In the aftermath of the Reid bill discussion, it seems time for a discussion on what we can reasonably expect to get through Congress.
I've had the honor of working for our rights over the past four years. During that time, I've had a chance to analyze quite deeply the broader situation of which we poker players are a part. Data for the analysis came from stated goals of B&M interests, lawmakers, our opponents, and others.
My conclusion is that we're not going to get 100% of what we want. No one stakeholder will, in fact. PPA can put our opinions forth, but cannot run over everyone else.
Additionally, IMO the fall of the status quo has started. WA is gone. FL, CA, NJ, WV, and other states are looking into offering intrastate only poker. We can be sure these states will criminalize offering of unlicensed poker if they pass such licensing legislation. Most importantly, U.S. based interests have publicly declared their interest in being licensed to offer services, even earning the support of the Senate Majority Leader. It's hard to imagine Congress saying, "no....let the current reverse protectionism of offshore sites only continue."
Meanwhile, the DoJ continues its attacks on payment processors unabated. There are also troubling signs for future enforcement. The DoJ and the Dept. of Homeland Security have seized over 80 websites for selling counterfeit goods (http://www.foxnews.com/politics/2010...t-goods-raises
). I'm not saying they'll go after online poker sites, but surely the fact that there is now precedent ought to be of some concern. After all, it appears they now have all the tools they'll need.
With that, what can we expect?
A firm, solid foundation on which to build the industry:
The status quo is built on quicksand. Seriously, who in Congress would opt for a market that prohibits U.S. based interests while allowing offshore ones? It's very hard to lobby for continuation of this.
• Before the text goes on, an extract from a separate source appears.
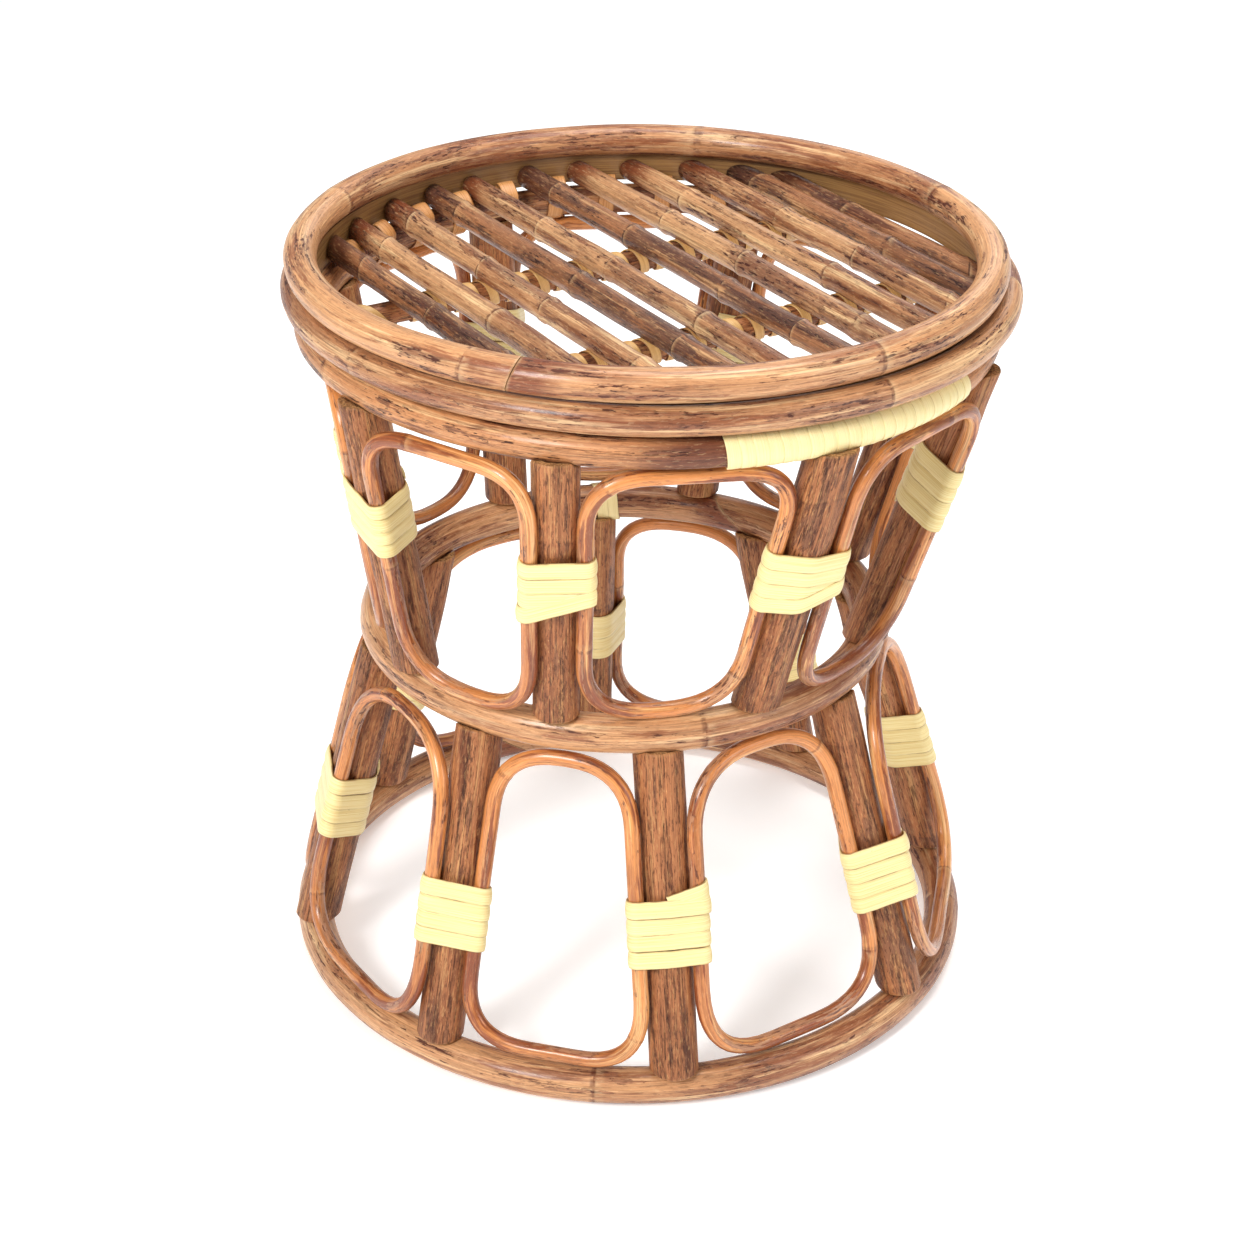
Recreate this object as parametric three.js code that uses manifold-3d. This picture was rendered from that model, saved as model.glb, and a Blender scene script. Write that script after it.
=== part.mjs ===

OTOH, a system that allows U.S. and offshore sites to participate in the market gives us a firm, solid foundation upon which to grow and prosper. Rather than worrying if we'll have poker in six months, we'll be able to plan on this existing years down the road. We'll see more advertising and more recreational players who are attracted by U.S. branding and accountability.
Steps to address the competitive playing field:
The current sites have built brand loyalty by offering services in a market where U.S. based interests have not been allowed to operate. It should come as no surprise that some lawmakers and business interests would like to take steps to even this out. Possible steps include blackouts for all sites (where everyone starts on the same date, leaving players only the sites that choose to operate in defiance of new laws during this time period), penalty boxes for sites currently offering services (to give others a chance to catch up), and other possible mitigation steps. While we'd wish for Congress just to let us play, unfortunately it doesn't work that way.
PPA will work to minimize or eliminate blackouts, as these seem to be the least effective means of addressing the issue, but we could certainly see a repeat of a blackout provision in future legislation. Again, we're just one stakeholder of many.
Criminalization and other penalization of players:
To address unlicensed sites, any bill will have some enforcement measures. PPA succeeded in keeping player penalties out of the Reid bill and will endeavor to keep them out of all future bills. We believe players ought not be targets of enforcement efforts. I am hopeful we'll continue to be successful here, but anything is possible.
Congress will not force online poker on states that don't want it. IMO, the long-term solution here is to create a system that states will wish to opt into. As new business interests will lobby states to participate, our letters asking for states to opt in will be that much more effective.
Not every state will join. OTOH, we've already seen one state -- WA -- opt out, and they did so without a poker bill's permission.
Congress may or may not allow international players. This is due to concerns over enforcement of rules pertaining to players, but is also due to the potential of U.S. sites finding themselves competing against sites with large player bases. PPA is working to address such concerns, of course.
Congress will likely add enforcement measures to any bill that provides for licensing. While I'm obviously no fan of this, I believe it will happen with or without us. I'd rather have it happen with provisions to allow for licensed play than as a ban.
So, that's my take. We'll win some battles on specific provisions, but not all. Our choices seem to be to get the best federal bill we can support, to go for intrastate bills, or to ride the status quo for as long as it holds up (and to press ahead with litigation once the status quo begins to falter).